We also need to see a shift at the family level. While the husband or wife of the entrepreneur may see starting a company as a risky proposition on their part, they need to also recognise that the rewards could be great over the long term.

They might see a negative impact on their wealth for one, two or three years but if they succeed, they could create some real wealth in 10 or 20 years, that could secure not only their own future, but also the future of their children. Similarly, fathers and mothers out there wondering why their daughter would want to quit her stable 9-to-5 job to open up a restaurant, or why their son would leave his banking career to start an IT company, should recognise that it’s because they want what everyone-else wants: A better life. 

And, they should recognise that the ripple effects of what they are doing will justify the temporary instability if they are able to succeed.

Entrepreneurship is not a profession for the faint-hearted. It is really tough.

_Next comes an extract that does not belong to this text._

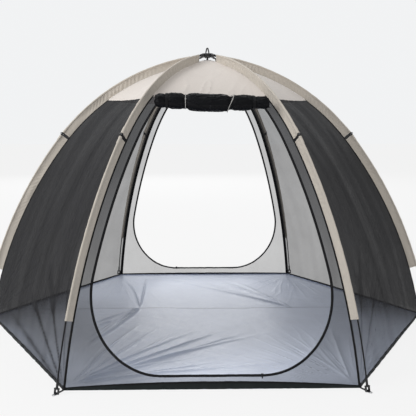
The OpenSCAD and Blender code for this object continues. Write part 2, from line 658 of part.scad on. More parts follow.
for (i = ARMS) {
    at_arm(i) upper_pole();
    at_arm(i) elbow_fork();
    at_arm(i) lower_pole();
    at_arm(i) upper_sleeve();
    at_arm(i) lower_sleeve();
    at_arm(i) corner_strap();
}
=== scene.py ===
import json
import math
import bpy
import numpy as np
from mathutils import Matrix, Vector
from mathutils.geometry import convex_hull_2d


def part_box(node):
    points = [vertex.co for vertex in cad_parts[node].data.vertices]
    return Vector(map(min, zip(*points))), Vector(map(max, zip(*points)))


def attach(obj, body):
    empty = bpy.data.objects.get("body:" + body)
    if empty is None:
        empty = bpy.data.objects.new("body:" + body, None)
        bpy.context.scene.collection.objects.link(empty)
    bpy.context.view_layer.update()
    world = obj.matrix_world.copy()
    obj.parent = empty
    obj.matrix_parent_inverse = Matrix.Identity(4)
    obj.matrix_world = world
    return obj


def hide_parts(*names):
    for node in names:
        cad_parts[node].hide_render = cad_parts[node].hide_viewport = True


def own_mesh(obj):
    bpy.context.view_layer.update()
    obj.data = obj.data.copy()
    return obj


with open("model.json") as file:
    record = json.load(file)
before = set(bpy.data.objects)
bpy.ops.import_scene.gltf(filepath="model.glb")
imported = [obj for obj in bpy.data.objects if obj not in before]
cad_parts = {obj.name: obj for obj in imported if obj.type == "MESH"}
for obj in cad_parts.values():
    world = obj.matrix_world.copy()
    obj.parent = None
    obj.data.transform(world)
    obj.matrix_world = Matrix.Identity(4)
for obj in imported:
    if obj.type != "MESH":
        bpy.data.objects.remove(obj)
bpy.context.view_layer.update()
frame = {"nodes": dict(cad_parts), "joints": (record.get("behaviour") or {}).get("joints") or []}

nodes = frame["nodes"]
joints = {j["name"]: j for j in frame["joints"]}
FOLD = "hub_hinge_1"

# ---- lines of the frame
# A point in a pole's plane is (radius, height). s is the length along the pole from the
# hub pivot, and depth is the distance inside the pole's axis.
UPPER_BEND = 1.680    # radius of the upper pole's arc
ELBOW_OFFSET = 0.011  # from the pole's axis out to the elbow's pin
SKIN = 0.0612         # middle of the CAD's canopy and walls
ROOF_EDGE, HEM = 1.785, 0.035      # heights of the canopy's edge and of the groundsheet's turned-up edge
SLEEVE_START = 0.105  # length along the pole
SLEEVE_END = 0.420    # height
ELBOW_BARE = 0.013    # bare length on each side of the elbow
SILL, TOP = 0.080, 1.755           # the doorway's heights
MARGIN = 0.070        # from the corner's seam to the doorway's side
CORNER = 0.445        # radius of the round corner that would leave the same straight sill
TALL = 0.480          # height of the doorway's oval corners
FLAT, HALF = math.cos(math.pi / 6), math.sin(math.pi / 6)


def polar(a):
    return np.array([math.cos(a), math.sin(a)])


def joint_point(name):
    x, _, z = joints[name]["pos_m"]
    return np.array([x, z])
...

It is not for someone who cannot take responsibilities because an entrepreneur is required at all hours of the day to be available to make difficult decisions that impact lives.

An entrepreneur also needs to be brave enough to have difficult meetings to close deals, lay people off, or ask for money.

It is also an unstable profession where you have to learn to get used to the ups and downs and to not allow them to bother you. Ironically, if you really care about money, it will be tough to succeed as an entrepreneur because you will be too afraid to lose it, or too upset when you do, and so you will not have the courage to take the big risks on a regular basis that are essential if you want big successes over the long term.

I remember very clearly a speaker at one of my entrepreneurship classes at Stanford University giving me some useful advice. Stanford is at the centre of Silicon Valley, and the lady in question was a well-regarded Silicon Valley executive whose name I don’t recall. She had taken the afternoon off from work to give us all a lecture on entrepreneurship.

I remember she said that if you decide to become an entrepreneur, you should remember not to be too nice. Everyone will want you to be nice to them, she said, but you should always remember that being nice to yourself is more important.

The advice sounded selfish to me then, but I have come to learn that she was right.

Selfish determination is the necessary ingredient in this entrepreneurship game. Entrepreneurs who recognise this and hold these values dear are the ones who will succeed.

If you are nice to your employees and give them their salary increases whenever they ask; if you are nice to your investors and accept a low valuation for one of your companies; if you are nice to your customers and give them discounts whenever they ask or never follow up with them for payment; if you are nice to your landlords and your suppliers and never squeeze them for better rates or never delay payments when you need to; then you will always be in a situation where you are either losing money or low on cash.

To make it, you need to roll up your sleeves and fight the battles to get what you want. To succeed at this entrepreneurship game, you need selfish determination. That is the long and short of it, and that’s what you need to do if you want to make it.